In recent years, feminists and fat liberationists have questioned the insidious body policing that happens all too often in women’s spaces and, though they’re often mocked by the people who wish to maintain the status quo, they have made amazing inroads to starting conversations about what it means to express radical self-love for yourself. Thinkers like Naomi Wolf, Sonya Renee Taylor, and adrienne marie brown have successfully started conversations about liberating their bodies from the male gaze, the propensity to sexualize them for their pleasure.
Unfortunately, there hasn’t been a parallel movement in queer spaces, especially those dominanted by men. It’s time to talk about how the male gaze is alive and well in queer spaces, judging people based on the insidious oppressions our society so often upholds. Too often, queer body policing is seen not only as normal but expected, and, rather than being a community where we find acceptance, it becomes yet another place where we’re told we’re not enough, unlovable and repulsive.
It’s time for that to change. It’s time for the Rogers of the world to find a queer world that isn’t so judging.
All of this may seem strange coming from a successful person with a partner. It’s true: not everyone out there has bought into these unreachable body standards. I feel like we’re all complicit, though, until we start having a conversation about how we’re not currently the accepting utopia we often pretend we are, that it isn’t getting better for a lot of people, and queer spaces are too often doing a lot of damage to a lot of people.
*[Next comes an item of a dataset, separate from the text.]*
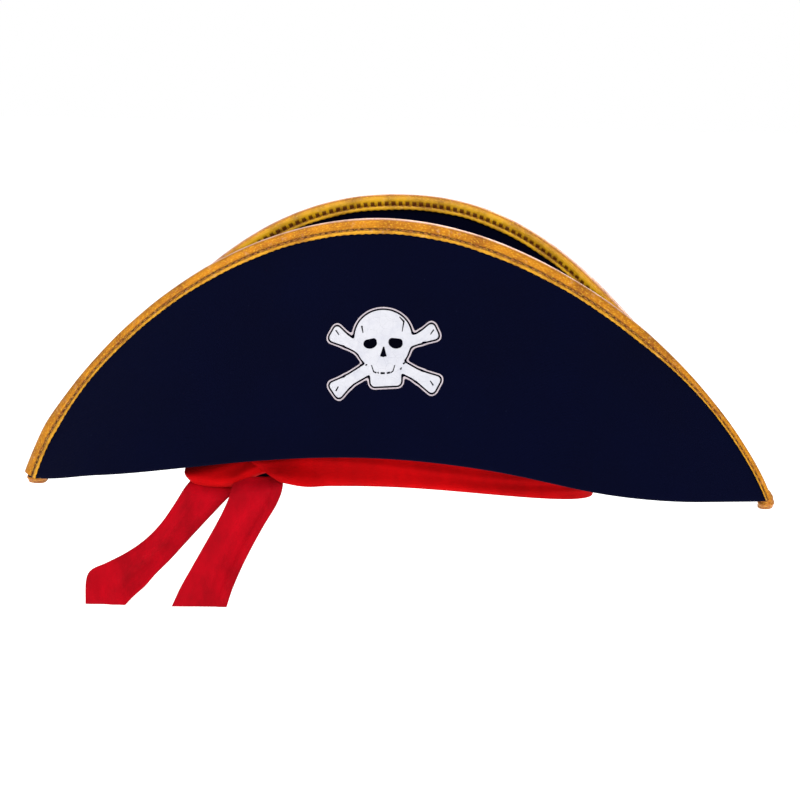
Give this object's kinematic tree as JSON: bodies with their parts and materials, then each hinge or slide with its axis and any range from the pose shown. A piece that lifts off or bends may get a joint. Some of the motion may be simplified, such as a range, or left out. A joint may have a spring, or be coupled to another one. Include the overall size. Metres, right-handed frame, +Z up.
{
  "type": "pirate hat",
  "caption": "Soft costume hat with turned-up front and back brim leaves, bound edges, an oval crown, a knotted sash with loose ends and a skull badge.",
  "frame": {"origin": "centre of the head opening, level with the lower edge of the sash at the front and back", "axes": "+X from the knot's side to the other tip along the hat's long side, +Y from the front leaf to the back leaf, +Z up out of the head"},
  "size_m": [0.4652, 0.14, 0.2449],
  "materials": {
    "navy_cloth": "fine plain-woven felt-backed cloth, matt",
    "stiffener": "non-woven interlining",
    "gold_binding": "metallic lame, glossy",
    "red_velvet": "short-pile velvet",
    "badge_film": "transfer film",
    "badge_print": "printed film",
    "lining": "thin woven lining",
    "sweatband": "ribbed ribbon"
  },
  "bodies": {
    "root": {"crown_front_panel": "navy_cloth", "crown_back_panel": "navy_cloth", "crown_lining": "lining", "sweatband": "sweatband", "brim_base_outer_cloth": "navy_cloth", "brim_base_interlining": "stiffener", "brim_base_inner_cloth": "navy_cloth", "sash_band": "red_velvet", "sash_knot": "red_velvet", "trim_tip_left": "gold_binding", "trim_tip_right": "gold_binding"},
    "brim_front": {"brim_front_outer_cloth": "navy_cloth", "brim_front_interlining": "stiffener", "brim_front_inner_cloth": "navy_cloth", "trim_front": "gold_binding", "badge_film": "badge_film", "badge_print": "badge_print"},
    "brim_back": {"brim_back_outer_cloth": "navy_cloth", "brim_back_interlining": "stiffener", "brim_back_inner_cloth": "navy_cloth", "trim_back": "gold_binding"},
    "tail_left_neck": {"tail_left_neck": "red_velvet"},
    "tail_left": {"tail_left": "red_velvet"},
    "tail_right_neck": {"tail_right_neck": "red_velvet"},
    "tail_right": {"tail_right": "red_velvet"}
  },
  "joints": [
    {"name": "front_leaf_flex", "type": "hinge", "parent": "root", "child": "brim_front", "pos_m": [0, 0, -0.01], "axis": [1, 0, 0], "range_deg": [0, 10], "stiffness_Nm_per_rad": 0.3, "springref_deg": -8.59},
    {"name": "back_leaf_flex", "type": "hinge", "parent": "root", "child": "brim_back", "pos_m": [0, 0, -0.01], "axis": [-1, 0, 0], "range_deg": [0, 10], "stiffness_Nm_per_rad": 0.3, "springref_deg": -8.59},
    {"name": "tail_left_splay", "type": "hinge", "parent": "root", "child": "tail_left_neck", "pos_m": [-0.1, -0.05, -0.0085], "axis": [0, -1, 0], "range_deg": [-15, 60]},
    {"name": "tail_left_swing", "type": "hinge", "parent": "tail_left_neck", "child": "tail_left", "pos_m": [-0.1119, -0.05, -0.0194], "axis": [-0.7821, 0, 0.6231], "range_deg": [-20, 50]},
    {"name": "tail_right_splay", "type": "hinge", "parent": "root", "child": "tail_right_neck", "pos_m": [-0.072, -0.0545, -0.0085], "axis": [0, -1, 0], "range_deg": [-15, 45]},
    {"name": "tail_right_swing", "type": "hinge", "parent": "tail_right_neck", "child": "tail_right", "pos_m": [-0.07807, -0.0545, -0.01905], "axis": [-0.8779, 0, 0.4789], "range_deg": [-20, 50]}
  ]
}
I want to see a queer world free of body policing. I want us to talk about how queer spaces and apps and beauty standards reinforce a hierarchy of worth that can zap a person of their self-worth. I want to talk about how places where people should be able to find themselves only end up pushing the same narratives many of us have heard since we were kids.
For me, the queerness should be a where people can find acceptance who have never felt it in their life. After all, if the original meaning of “queer” is different, we should be open to an abundance of lived experience and identities rather than gatekeeping off who is and is not good enough. It should never be a place where we’re told why we’re still not good enough.
So I’m saying no today. I’m tired of trying to live up to a standard I will always fail. It’s time to start the conversation about bodies that are queer enough to be queer. It’s time for those in queer male-dominated spaces to take seriously our need to reshape the world into a place where anyone can find acceptance, starting with the places we live, work, and play.